> [EXERCISE] Pull out every line below holding the word "Identity".

> [STORED DATA]

=====

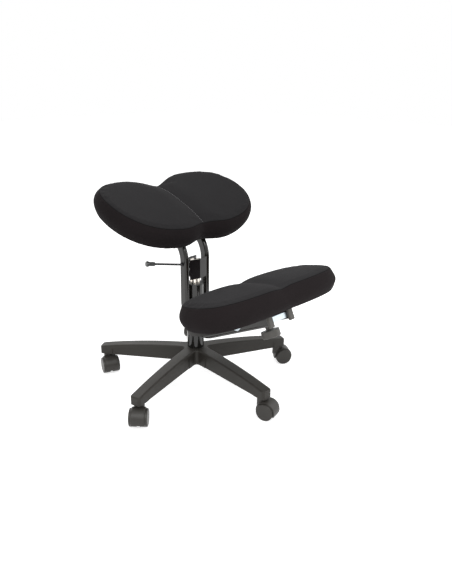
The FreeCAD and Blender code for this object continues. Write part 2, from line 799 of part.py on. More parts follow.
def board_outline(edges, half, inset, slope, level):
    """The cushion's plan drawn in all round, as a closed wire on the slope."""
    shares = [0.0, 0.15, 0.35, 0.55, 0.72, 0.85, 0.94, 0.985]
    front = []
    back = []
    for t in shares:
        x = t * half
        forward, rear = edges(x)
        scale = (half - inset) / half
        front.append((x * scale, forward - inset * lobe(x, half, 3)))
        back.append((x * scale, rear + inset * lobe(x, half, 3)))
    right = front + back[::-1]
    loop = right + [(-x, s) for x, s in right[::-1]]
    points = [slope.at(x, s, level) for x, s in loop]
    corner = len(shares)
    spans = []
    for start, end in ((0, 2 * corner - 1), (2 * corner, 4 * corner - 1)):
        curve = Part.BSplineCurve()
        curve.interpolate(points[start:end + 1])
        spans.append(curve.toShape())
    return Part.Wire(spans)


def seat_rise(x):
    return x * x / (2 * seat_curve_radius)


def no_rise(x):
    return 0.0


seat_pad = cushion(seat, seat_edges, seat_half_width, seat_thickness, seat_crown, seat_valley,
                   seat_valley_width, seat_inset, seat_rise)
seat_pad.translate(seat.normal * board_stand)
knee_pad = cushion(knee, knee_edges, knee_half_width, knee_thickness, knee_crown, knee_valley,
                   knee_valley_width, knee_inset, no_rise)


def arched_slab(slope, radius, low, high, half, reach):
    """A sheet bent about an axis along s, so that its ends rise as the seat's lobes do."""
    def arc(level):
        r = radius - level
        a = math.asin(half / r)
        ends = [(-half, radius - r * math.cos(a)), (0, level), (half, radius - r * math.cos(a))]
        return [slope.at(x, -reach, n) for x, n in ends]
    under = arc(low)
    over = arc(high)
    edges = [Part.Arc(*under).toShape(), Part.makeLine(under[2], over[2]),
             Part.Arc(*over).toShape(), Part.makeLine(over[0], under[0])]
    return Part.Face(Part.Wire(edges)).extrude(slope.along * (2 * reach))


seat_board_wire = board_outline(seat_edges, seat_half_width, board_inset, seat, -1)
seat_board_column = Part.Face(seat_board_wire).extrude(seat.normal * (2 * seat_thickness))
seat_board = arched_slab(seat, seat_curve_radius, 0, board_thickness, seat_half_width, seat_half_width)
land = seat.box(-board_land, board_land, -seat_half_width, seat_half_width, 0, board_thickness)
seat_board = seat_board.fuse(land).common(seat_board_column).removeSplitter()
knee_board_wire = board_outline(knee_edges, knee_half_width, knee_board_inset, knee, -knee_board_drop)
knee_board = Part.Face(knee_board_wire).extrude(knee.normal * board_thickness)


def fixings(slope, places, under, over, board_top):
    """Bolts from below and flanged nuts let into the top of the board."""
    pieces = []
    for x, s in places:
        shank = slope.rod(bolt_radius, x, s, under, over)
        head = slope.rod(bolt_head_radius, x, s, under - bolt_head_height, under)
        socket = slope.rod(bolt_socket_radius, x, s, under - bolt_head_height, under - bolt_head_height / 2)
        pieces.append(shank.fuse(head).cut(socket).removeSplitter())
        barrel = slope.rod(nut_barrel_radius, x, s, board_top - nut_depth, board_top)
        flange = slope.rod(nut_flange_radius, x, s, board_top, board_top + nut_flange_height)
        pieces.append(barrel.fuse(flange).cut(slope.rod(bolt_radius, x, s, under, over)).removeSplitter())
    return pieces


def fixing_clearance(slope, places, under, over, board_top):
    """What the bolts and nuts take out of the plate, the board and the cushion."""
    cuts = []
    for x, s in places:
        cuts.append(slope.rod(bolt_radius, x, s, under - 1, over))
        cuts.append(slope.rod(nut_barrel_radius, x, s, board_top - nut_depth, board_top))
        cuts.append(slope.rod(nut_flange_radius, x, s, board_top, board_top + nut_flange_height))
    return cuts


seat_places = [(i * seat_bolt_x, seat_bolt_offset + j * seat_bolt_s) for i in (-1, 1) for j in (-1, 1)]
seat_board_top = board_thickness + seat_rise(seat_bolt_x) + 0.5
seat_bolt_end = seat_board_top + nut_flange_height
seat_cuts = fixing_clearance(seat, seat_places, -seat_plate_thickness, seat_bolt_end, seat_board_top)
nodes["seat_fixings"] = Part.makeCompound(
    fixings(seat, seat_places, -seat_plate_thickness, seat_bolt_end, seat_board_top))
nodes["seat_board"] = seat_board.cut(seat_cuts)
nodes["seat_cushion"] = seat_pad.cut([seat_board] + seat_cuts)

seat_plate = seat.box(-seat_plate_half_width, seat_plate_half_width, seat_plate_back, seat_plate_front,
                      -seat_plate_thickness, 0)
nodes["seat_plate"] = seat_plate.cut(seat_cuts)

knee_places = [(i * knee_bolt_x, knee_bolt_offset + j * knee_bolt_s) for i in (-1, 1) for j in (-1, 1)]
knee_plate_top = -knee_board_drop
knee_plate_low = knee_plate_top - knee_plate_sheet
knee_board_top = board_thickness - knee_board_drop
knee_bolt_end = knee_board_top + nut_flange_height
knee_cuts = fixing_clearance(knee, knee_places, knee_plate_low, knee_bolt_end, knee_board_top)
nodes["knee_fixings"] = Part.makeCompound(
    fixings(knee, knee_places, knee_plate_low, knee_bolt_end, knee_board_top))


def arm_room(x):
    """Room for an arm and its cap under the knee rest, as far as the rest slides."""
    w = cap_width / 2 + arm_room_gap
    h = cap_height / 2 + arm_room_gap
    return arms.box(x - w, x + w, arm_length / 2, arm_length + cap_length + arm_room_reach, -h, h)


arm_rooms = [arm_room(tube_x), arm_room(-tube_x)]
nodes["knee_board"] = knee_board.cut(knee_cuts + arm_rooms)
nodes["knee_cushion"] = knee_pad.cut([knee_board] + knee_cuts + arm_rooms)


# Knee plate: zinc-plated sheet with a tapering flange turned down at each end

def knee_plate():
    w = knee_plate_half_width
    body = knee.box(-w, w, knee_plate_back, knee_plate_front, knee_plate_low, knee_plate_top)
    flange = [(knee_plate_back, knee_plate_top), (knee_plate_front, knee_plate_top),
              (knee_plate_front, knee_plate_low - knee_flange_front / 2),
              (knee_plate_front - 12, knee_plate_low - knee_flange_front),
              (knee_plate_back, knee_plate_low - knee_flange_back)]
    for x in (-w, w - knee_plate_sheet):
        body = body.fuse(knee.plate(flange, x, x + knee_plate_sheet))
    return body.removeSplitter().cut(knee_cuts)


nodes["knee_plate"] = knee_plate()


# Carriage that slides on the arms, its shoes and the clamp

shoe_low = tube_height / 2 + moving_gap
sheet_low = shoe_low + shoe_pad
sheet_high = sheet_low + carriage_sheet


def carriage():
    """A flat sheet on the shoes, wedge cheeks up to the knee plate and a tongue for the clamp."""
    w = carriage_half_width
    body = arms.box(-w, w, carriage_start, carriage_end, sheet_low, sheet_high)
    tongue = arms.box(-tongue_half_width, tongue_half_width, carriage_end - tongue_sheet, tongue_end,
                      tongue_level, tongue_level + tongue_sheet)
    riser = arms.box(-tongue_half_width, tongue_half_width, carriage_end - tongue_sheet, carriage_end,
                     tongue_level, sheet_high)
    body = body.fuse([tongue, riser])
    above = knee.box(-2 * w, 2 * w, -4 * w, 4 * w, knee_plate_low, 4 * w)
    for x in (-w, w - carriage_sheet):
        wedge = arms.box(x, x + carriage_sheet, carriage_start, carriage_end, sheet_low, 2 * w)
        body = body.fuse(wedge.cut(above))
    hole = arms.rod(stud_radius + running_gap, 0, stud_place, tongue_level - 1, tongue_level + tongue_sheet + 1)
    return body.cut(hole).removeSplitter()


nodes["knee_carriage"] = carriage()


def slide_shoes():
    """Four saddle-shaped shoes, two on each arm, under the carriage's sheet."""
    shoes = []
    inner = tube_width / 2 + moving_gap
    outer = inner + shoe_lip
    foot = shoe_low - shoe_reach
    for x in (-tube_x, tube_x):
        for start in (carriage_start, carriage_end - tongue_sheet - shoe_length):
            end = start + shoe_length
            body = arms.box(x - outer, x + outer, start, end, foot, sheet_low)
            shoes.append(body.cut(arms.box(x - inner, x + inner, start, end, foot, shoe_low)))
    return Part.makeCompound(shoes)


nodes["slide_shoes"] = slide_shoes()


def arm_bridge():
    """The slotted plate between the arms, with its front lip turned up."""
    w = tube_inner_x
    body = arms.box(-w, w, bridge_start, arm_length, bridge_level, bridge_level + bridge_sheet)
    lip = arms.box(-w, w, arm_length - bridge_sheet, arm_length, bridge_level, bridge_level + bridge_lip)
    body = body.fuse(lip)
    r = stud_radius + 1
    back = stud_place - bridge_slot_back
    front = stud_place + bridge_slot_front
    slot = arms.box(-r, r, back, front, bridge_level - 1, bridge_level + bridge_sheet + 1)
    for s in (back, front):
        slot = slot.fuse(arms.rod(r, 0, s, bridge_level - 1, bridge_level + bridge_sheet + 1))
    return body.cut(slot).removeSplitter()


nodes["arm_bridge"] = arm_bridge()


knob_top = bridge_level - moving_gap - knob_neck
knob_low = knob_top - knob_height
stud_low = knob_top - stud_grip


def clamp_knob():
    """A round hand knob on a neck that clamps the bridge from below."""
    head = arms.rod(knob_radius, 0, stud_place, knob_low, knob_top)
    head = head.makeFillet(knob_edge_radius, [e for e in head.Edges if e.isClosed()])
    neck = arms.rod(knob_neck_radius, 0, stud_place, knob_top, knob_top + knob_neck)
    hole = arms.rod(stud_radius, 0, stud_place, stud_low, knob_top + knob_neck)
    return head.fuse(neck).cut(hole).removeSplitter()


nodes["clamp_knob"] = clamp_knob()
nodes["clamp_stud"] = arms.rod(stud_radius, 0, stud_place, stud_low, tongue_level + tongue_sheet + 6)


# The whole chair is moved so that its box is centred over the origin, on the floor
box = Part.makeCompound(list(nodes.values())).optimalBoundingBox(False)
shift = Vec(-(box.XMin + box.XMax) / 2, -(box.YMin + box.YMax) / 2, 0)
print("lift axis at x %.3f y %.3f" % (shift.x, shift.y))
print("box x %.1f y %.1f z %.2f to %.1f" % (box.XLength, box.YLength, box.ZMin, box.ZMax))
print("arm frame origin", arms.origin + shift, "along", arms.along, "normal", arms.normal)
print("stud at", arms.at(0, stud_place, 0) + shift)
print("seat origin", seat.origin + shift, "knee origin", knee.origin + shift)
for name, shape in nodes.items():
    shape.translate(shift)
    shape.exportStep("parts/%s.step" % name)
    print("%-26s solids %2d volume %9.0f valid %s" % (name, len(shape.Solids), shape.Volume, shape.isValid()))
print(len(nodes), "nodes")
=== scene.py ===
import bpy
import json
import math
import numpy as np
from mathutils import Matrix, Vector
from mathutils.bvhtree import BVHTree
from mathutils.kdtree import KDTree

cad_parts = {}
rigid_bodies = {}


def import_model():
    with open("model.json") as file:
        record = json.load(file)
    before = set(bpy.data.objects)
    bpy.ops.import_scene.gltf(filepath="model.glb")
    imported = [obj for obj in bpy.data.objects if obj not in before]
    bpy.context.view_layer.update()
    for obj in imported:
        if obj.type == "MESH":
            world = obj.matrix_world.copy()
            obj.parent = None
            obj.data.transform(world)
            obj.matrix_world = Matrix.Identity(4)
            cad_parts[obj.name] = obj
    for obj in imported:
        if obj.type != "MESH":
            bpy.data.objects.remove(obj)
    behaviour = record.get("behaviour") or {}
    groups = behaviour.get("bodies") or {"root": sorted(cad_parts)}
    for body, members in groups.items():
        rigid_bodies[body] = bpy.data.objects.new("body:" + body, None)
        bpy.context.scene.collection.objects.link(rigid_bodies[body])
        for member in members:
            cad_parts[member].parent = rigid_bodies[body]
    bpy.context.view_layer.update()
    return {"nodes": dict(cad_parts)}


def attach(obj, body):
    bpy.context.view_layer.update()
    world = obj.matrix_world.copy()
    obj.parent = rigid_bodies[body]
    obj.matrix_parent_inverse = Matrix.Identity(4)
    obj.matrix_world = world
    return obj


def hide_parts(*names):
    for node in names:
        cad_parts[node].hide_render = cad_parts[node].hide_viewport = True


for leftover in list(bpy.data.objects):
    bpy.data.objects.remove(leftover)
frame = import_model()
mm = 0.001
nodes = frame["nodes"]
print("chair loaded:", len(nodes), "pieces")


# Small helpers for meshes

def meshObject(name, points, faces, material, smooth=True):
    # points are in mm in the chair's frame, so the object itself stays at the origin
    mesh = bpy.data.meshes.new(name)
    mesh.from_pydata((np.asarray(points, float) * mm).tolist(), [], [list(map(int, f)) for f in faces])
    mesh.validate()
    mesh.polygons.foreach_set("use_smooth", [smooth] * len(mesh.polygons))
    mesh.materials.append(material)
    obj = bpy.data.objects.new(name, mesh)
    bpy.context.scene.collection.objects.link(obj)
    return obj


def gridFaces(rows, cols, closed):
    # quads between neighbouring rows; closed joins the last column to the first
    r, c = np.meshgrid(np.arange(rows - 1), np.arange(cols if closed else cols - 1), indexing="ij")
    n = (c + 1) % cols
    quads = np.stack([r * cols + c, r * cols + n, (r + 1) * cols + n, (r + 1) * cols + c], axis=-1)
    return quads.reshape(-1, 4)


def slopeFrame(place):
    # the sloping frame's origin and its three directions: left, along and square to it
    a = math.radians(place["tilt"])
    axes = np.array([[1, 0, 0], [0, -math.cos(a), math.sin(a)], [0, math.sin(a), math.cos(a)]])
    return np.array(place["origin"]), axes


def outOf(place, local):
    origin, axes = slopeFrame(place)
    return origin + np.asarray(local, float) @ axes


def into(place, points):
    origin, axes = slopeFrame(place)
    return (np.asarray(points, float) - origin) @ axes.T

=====

> [RIGHT ANSWER]
            obj.matrix_world = Matrix.Identity(4)
    obj.matrix_parent_inverse = Matrix.Identity(4)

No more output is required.